==== Given data ====

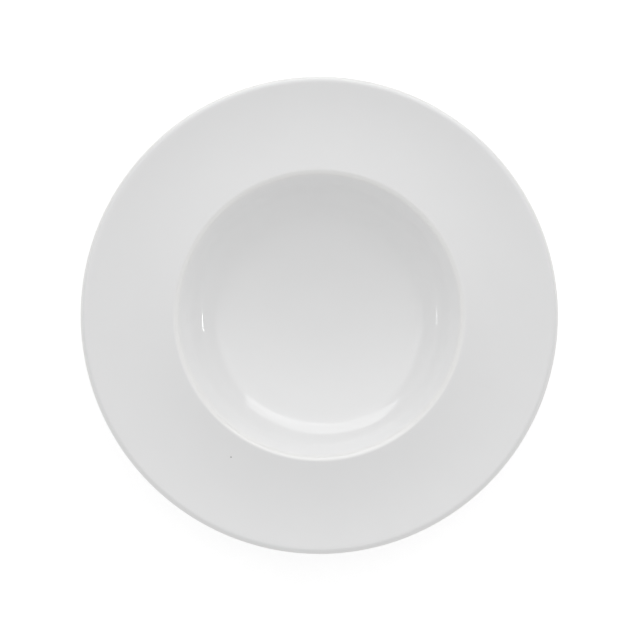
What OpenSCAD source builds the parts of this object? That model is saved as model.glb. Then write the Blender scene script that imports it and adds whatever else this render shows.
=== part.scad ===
// Rimmed soup plate: a deep round well inside a broad, gently dished rim, on a foot ring.
//
// The plate is one half section turned about the Z axis. The section is a chain of straight
// lines, and each of its corners carries a radius. The fired body is that section. The glaze
// is a skin that runs parallel to it, over the whole plate but for the wiped standing face.
// The origin is the centre of the standing face, and +Z is up.

/* [Plate] */
// Outer diameter over the glazed lip
plate_d = 270; // [240:1:300]
// Thickness of the body under the rim
rim_t = 4.2; // [3.5:0.1:5.5]
// Thickness of the body in the wall of the well
wall_t = 4.6; // [3.5:0.1:6]
// Thickness of the body at the centre of the floor
floor_t = 5; // [4:0.1:7]

/* [Well] */
// Diameter of the well at its upper edge
well_d = 162; // [156:1:175]
// Depth of the well, from its upper edge to the centre of the floor
well_depth = 31; // [24:0.5:38]
// Diameter at which the floor and the wall would meet without a fillet
floor_d = 142; // [130:1:146]
// Height by which the floor climbs from its centre to the wall
floor_dish = 4.5; // [2:0.1:6]
// Radius of the fillet between the floor and the wall
floor_fillet_r = 24; // [12:1:26]
// Radius of the well's upper edge
well_edge_r = 2.7; // [1.5:0.1:4]

/* [Rim] */
// Slope of the rim beside the well, in degrees
rim_inner_slope = 0.5; // [0:0.1:2]
// Height by which the rim's outer edge stands above the well's edge
rim_rise = 4; // [2.5:0.1:8]
// Fall of the lip from its crest to its nose, in degrees
lip_fall = 9; // [2:0.5:12]
// Radius of the cove below the rim, against the outside of the well
cove_r = 12; // [6:0.5:16]

/* [Foot] */
// Outer diameter of the foot ring at its standing face
foot_d = 112; // [100:1:116]
// Width of the standing face, before its edges are eased
foot_land_w = 4.2; // [3:0.1:6]
// Height of the recess inside the foot ring, at the ring
foot_recess = 4.6; // [4.5:0.1:8]
// Height by which the recess rises towards its centre
foot_crown = 0.6; // [0.2:0.1:1]
// Lean of the ring's outer side from upright, in degrees
foot_outer_lean = 12; // [5:1:20]
// Lean of the ring's inner side from upright, in degrees
foot_inner_lean = 28; // [15:1:40]
// Radius of the fillets at the top of the ring
foot_fillet_r = 2.6; // [1:0.1:3.5]
// Radius that eases both edges of the standing face
foot_edge_r = 0.9; // [0.5:0.1:1.2]
// Slope of the underside from the foot ring out to the wall, in degrees
belly_slope = 14; // [8:1:20]
// Least width of the underside between the foot ring and the wall
belly_min_w = 4; // [2:0.5:8]

/* [Glaze] */
// Thickness of the glaze
glaze_t = 0.3; // [0.15:0.01:0.5]
// Height above the standing face at which the wiped edge of the glaze begins
glaze_line_h = 1.4; // [1.2:0.1:2.2]

/* [Hidden] */

// Sides of the turned shape, and the longest steps along a rounded corner
turn_sides = 180;
arc_step_angle = 5;
arc_step_length = 4.5;

// Where the floor bends, as a share of its radius
floor_bend_share = 0.45;

// Shares of their lines that the sweeping curves round off
floor_bow_share = 0.95;
rim_bow_share = 0.95;
belly_bow_share = 0.92;
crown_bow_share = 0.8;

// How far the lip's shoulder lies inside the lip, and how far it sweeps, as shares
shoulder_in_share = 0.93;
shoulder_sweep_share = 0.48;

// How much of the lip's full round the nose takes
nose_share = 0.98;

// How far the glaze's thinned edge reaches, in glaze thicknesses
glaze_taper_scale = 2;

// Vectors, lines and headings in the section's plane
function along(heading) = [cos(heading), sin(heading)];
function left_of(heading) = [-sin(heading), cos(heading)];
function heading_of(a, b) = atan2(b[1] - a[1], b[0] - a[0]);
function turn_of(h1, h2) = (h2 - h1 + 540) % 360 - 180;
function point(p) = [p[0], p[1]];
function cross_z(u, v) = u[0] * v[1] - u[1] * v[0];

// Where a line through p at heading h meets a line through q at heading g
function meet(p, h, q, g) = p + along(h) * cross_z(q - p, along(g)) / cross_z(along(h), along(g));

// Rounding a corner between two headings: the reach along each line, and the radius that has it
function reach_of(r, h1, h2) = r * tan(abs(turn_of(h1, h2)) / 2);
function radius_for(reach, h1, h2) = reach / tan(abs(turn_of(h1, h2)) / 2);

// Places on the face of the body, and the slopes between them
body_r = plate_d / 2 - glaze_t;
floor_z = foot_recess + foot_crown + floor_t;
edge_z = floor_z + well_depth;
floor_centre = [0, floor_z];
floor_bend = [floor_d / 2 * floor_bend_share, floor_z];
floor_corner = [floor_d / 2, floor_z + floor_dish];
well_edge = [well_d / 2, edge_z];
floor_slope = heading_of(floor_bend, floor_corner);
wall_slope = heading_of(floor_corner, well_edge);
edge_reach = reach_of(well_edge_r, wall_slope, rim_inner_slope);
wall_room = (norm(well_edge - floor_corner) - edge_reach) * floor_bow_share;
fillet_reach = min(reach_of(floor_fillet_r, floor_slope, wall_slope), wall_room);
fillet_r = radius_for(fillet_reach, floor_slope, wall_slope);
floor_room = min(floor_bend[0], norm(floor_corner - floor_bend) - fillet_reach);
floor_bow_r = radius_for(floor_room * floor_bow_share, 0, floor_slope);

// Places on the rim, whose two lines bend halfway between the well and the lip's shoulder
shoulder_in = rim_t * shoulder_in_share;
shoulder = [body_r - shoulder_in, edge_z + rim_rise];
rim_bend_r = (well_edge[0] + shoulder[0]) / 2;
rim_bend = [rim_bend_r, edge_z + (rim_bend_r - well_edge[0]) * tan(rim_inner_slope)];
rim_outer_slope = heading_of(rim_bend, shoulder);
shoulder_reach = shoulder_in * shoulder_sweep_share;
shoulder_r = radius_for(shoulder_reach, rim_outer_slope, -lip_fall);
rim_room = min(norm(rim_bend - well_edge) - edge_reach, norm(shoulder - rim_bend) - shoulder_reach);
rim_reach = rim_room * rim_bow_share;
rim_bow_r = radius_for(rim_reach, rim_inner_slope, rim_outer_slope);

// Places on the nose of the lip and under the rim
under_outer = shoulder - left_of(rim_outer_slope) * rim_t;
under_inner = well_edge - left_of(rim_inner_slope) * rim_t;
under_bend = meet(under_outer, rim_outer_slope, under_inner, rim_inner_slope);
nose_top = meet(shoulder, -lip_fall, [body_r, 0], 90);
nose_bottom = meet(under_outer, rim_outer_slope, [body_r, 0], 90);
nose_reach_sum = reach_of(1, -lip_fall, -90) + reach_of(1, -90, rim_outer_slope - 180);
nose_r = (nose_top[1] - nose_bottom[1]) / nose_reach_sum * nose_share;

// Places on the foot ring
land_out = [foot_d / 2, 0];
land_in = [foot_d / 2 - foot_land_w, 0];
ring_top = meet(land_out, 90 - foot_outer_lean, [0, foot_recess + foot_crown], 0);
ring_reach = reach_of(foot_fillet_r, belly_slope, 90 - foot_outer_lean);

// Places on the outside of the wall, which runs beside the inside from the belly up to the cove.
// The belly is the corner between the underside and the wall, and it stays outside the foot ring.
outer_wall = floor_corner - left_of(wall_slope) * wall_t;
wall_foot = meet(outer_wall, wall_slope, ring_top, belly_slope);
belly_w = max(wall_foot[0] - ring_top[0], belly_min_w);
belly = ring_top + along(belly_slope) * belly_w / cos(belly_slope);
cove = meet(outer_wall, wall_slope, under_inner, rim_inner_slope);
outer_slope = heading_of(belly, cove);
cove_reach = reach_of(cove_r, outer_slope, rim_inner_slope);
belly_room = min(norm(belly - ring_top) - ring_reach, norm(cove - belly) - cove_reach);
belly_r = radius_for(belly_room * belly_bow_share, belly_slope, outer_slope);
under_reach = min(rim_reach, (norm(under_bend - cove) - cove_reach) * rim_bow_share);
under_bow_r = radius_for(under_reach, rim_inner_slope, rim_outer_slope);

// Places in the recess inside the foot ring
recess_corner = meet(land_in, 90 + foot_inner_lean, [0, foot_recess], 0);
crown_bend = [recess_corner[0] / 2, foot_recess + foot_crown];
crown_slope = heading_of(recess_corner, crown_bend);
crown_bow_r = radius_for(norm(crown_bend - recess_corner) * crown_bow_share, crown_slope, 180);
recess_centre = [0, foot_recess + foot_crown];

function with_radius(p, r) = [p[0], p[1], r];

// Corners of the glazed outside, from the centre of the floor over the lip to the foot ring
outside_corners = [
    with_radius(floor_centre, 0),
    with_radius(floor_bend, floor_bow_r),
    with_radius(floor_corner, fillet_r),
    with_radius(well_edge, well_edge_r),
    with_radius(rim_bend, rim_bow_r),
    with_radius(shoulder, shoulder_r),
    with_radius(nose_top, nose_r),
    with_radius(nose_bottom, nose_r),
    with_radius(under_bend, under_bow_r),
    with_radius(cove, cove_r),
    with_radius(belly, belly_r),
    with_radius(ring_top, foot_fillet_r)
];
land_corners = [
    with_radius(land_out, foot_edge_r),
    with_radius(land_in, foot_edge_r)
];

// Corners of the recess inside the foot ring, from the ring to the centre
recess_corners = [
    with_radius(recess_corner, foot_fillet_r),
    with_radius(crown_bend, crown_bow_r),
    with_radius(recess_centre, 0)
];

// Points of one rounded corner, lifted off the body by a distance
function arc_steps(r, turn) = max(
    ceil(abs(turn) / arc_step_angle),
    ceil(r * abs(turn) * PI / 180 / arc_step_length));
function corner_points(before, corner, after, lift) =
    let (
        h = heading_of(before, corner),
        turn = turn_of(h, heading_of(corner, after)),
        r = corner[2],
        side = sign(turn),
        start = point(corner) - along(h) * r * tan(abs(turn) / 2),
        centre = start + left_of(h) * side * r,
        steps = arc_steps(r, turn)
    )
    [for (i = [0:steps]) centre + left_of(h + turn * i / steps) * (lift - side * r)];

// A chain of rounded corners, lifted off the body by a distance
function skin(corners, lift) =
    let (
        last = len(corners) - 1,
        first_heading = heading_of(corners[0], corners[1]),
        last_heading = heading_of(corners[last - 1], corners[last])
    )
    [
        point(corners[0]) + left_of(first_heading) * lift,
        for (i = [1:last - 1]) each corner_points(corners[i - 1], corners[i], corners[i + 1], lift),
        point(corners[last]) + left_of(last_heading) * lift
    ];

function reversed(list) = [for (i = [len(list) - 1:-1:0]) list[i]];

module turned(points) {
    rotate_extrude($fn = turn_sides)
        polygon(points);
}

// The fired body, whose standing face stays bare
module porcelain_body() {
    color([0.93, 0.92, 0.89])
        turned(skin(concat(outside_corners, land_corners, recess_corners), 0));
}

// Height at which the glaze ends on the body, and the height at which it has its full thickness
function on_outer_side(h) = meet(land_out, 90 - foot_outer_lean, [0, h], 0);
function on_inner_side(h) = meet(land_in, 90 + foot_inner_lean, [0, h], 0);
glaze_full_h = glaze_line_h + glaze_t * glaze_taper_scale;

// Glaze on the face, over the lip, down the outside and on the ring's outer side
module glaze_coat() {
    inner = skin(concat(outside_corners, [on_outer_side(glaze_line_h)]), 0);
    outer = skin(concat(outside_corners, [on_outer_side(glaze_full_h)]), glaze_t);
    color([0.88, 0.89, 0.9])
        turned(concat(outer, reversed(inner)));
}

// Glaze inside the foot ring, parted from the coat by the bare standing face
module foot_recess_glaze() {
    inner = skin(concat([on_inner_side(glaze_line_h)], recess_corners), 0);
    outer = skin(concat([on_inner_side(glaze_full_h)], recess_corners), glaze_t);
    color([0.85, 0.86, 0.87])
        turned(concat(outer, reversed(inner)));
}

porcelain_body();
glaze_coat();
foot_recess_glaze();
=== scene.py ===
"""Rimmed soup plate: white glazed porcelain, seen from straight above in soft studio light.

The plate is one half section turned about the Z axis. The section is a chain of straight lines,
and each of its corners carries a radius. The fired body is that section, and the glaze is a skin
that runs parallel to it. Lengths are in metres and +Z is up. Angles are in radians, apart from those
of the lamps and of the light tent, which are in degrees.
"""

import math
from collections import namedtuple
import bpy
from bpy.props import FloatProperty, FloatVectorProperty, IntProperty, PointerProperty
from bpy.types import Operator, Panel, PropertyGroup
from mathutils import Euler, Matrix, Vector


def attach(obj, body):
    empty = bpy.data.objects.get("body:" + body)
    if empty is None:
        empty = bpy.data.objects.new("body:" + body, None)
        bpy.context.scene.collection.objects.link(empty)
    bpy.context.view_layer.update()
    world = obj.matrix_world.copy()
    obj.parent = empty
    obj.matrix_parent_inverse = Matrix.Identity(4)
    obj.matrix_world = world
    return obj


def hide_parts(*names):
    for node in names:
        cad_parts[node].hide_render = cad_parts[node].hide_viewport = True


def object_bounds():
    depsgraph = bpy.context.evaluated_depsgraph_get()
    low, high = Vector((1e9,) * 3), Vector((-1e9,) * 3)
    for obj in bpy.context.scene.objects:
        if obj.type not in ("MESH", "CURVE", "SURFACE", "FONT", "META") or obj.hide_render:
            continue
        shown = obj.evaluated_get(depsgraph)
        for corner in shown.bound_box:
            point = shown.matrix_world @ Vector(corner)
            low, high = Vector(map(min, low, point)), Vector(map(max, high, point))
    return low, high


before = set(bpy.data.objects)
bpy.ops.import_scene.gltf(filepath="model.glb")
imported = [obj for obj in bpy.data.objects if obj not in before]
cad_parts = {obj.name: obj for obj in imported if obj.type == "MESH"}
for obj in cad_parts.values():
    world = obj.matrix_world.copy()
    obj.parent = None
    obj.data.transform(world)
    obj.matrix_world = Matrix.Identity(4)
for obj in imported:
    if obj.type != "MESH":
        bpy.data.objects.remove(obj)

bl_info = {
    "name": "Rimmed soup plate",
    "version": (1, 0, 0),
    "blender": (4, 5, 0),
    "location": "3D View > Sidebar > Plate",
    "description": "Builds a glazed porcelain soup plate and a small studio round it",
    "category": "Object",
}

CAD_LOW, CAD_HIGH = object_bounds()

# The picture in pixels: its side, the plate's centre and outer radius, and the speck on the rim
PICTURE_SIDE_PX = 640
PLATE_CENTRE_PX = (319.3, 315.3)
PLATE_RADIUS_PX = 239.3
SPECK_PX = (230.7, 457.6)


def length(name, description, default):
    """A size in metres that the panel shows in the scene's unit."""
    return FloatProperty(
        name=name,
        description=description,
        default=default,
        min=0,
        precision=4,
        subtype="DISTANCE",
        unit="LENGTH",
    )


def angle(name, description, degrees):
    """An angle that is written in degrees and kept in radians."""
    return FloatProperty(
        name=name,
        description=description,
        default=math.radians(degrees),
        subtype="ANGLE",
    )


def share(name, description, default):
    """A number from 0 to 1."""
    return FloatProperty(name=name, description=description, default=default, min=0, max=1)


def number(name, description, default):
    """A plain number."""
    return FloatProperty(name=name, description=description, default=default)


def colour(name, description, default):
    """A linear colour."""
    return FloatVectorProperty(
        name=name,
        description=description,
        default=default,
        size=3,
        min=0,
        max=1,
        subtype="COLOR",
    )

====

» **Goal**: Only the lines running from the line with "bare standing face" through the line with "shown = obj.evaluated_get(depsgraph)" should be repeated, exactly and with both ends kept.

» **In response**:
// Glaze inside the foot ring, parted from the coat by the bare standing face
module foot_recess_glaze() {
    inner = skin(concat([on_inner_side(glaze_line_h)], recess_corners), 0);
    outer = skin(concat([on_inner_side(glaze_full_h)], recess_corners), glaze_t);
    color([0.85, 0.86, 0.87])
        turned(concat(outer, reversed(inner)));
}

porcelain_body();
glaze_coat();
foot_recess_glaze();
=== scene.py ===
"""Rimmed soup plate: white glazed porcelain, seen from straight above in soft studio light.

The plate is one half section turned about the Z axis. The section is a chain of straight lines,
and each of its corners carries a radius. The fired body is that section, and the glaze is a skin
that runs parallel to it. Lengths are in metres and +Z is up. Angles are in radians, apart from those
of the lamps and of the light tent, which are in degrees.
"""

import math
from collections import namedtuple
import bpy
from bpy.props import FloatProperty, FloatVectorProperty, IntProperty, PointerProperty
from bpy.types import Operator, Panel, PropertyGroup
from mathutils import Euler, Matrix, Vector


def attach(obj, body):
    empty = bpy.data.objects.get("body:" + body)
    if empty is None:
        empty = bpy.data.objects.new("body:" + body, None)
        bpy.context.scene.collection.objects.link(empty)
    bpy.context.view_layer.update()
    world = obj.matrix_world.copy()
    obj.parent = empty
    obj.matrix_parent_inverse = Matrix.Identity(4)
    obj.matrix_world = world
    return obj


def hide_parts(*names):
    for node in names:
        cad_parts[node].hide_render = cad_parts[node].hide_viewport = True


def object_bounds():
    depsgraph = bpy.context.evaluated_depsgraph_get()
    low, high = Vector((1e9,) * 3), Vector((-1e9,) * 3)
    for obj in bpy.context.scene.objects:
        if obj.type not in ("MESH", "CURVE", "SURFACE", "FONT", "META") or obj.hide_render:
            continue
        shown = obj.evaluated_get(depsgraph)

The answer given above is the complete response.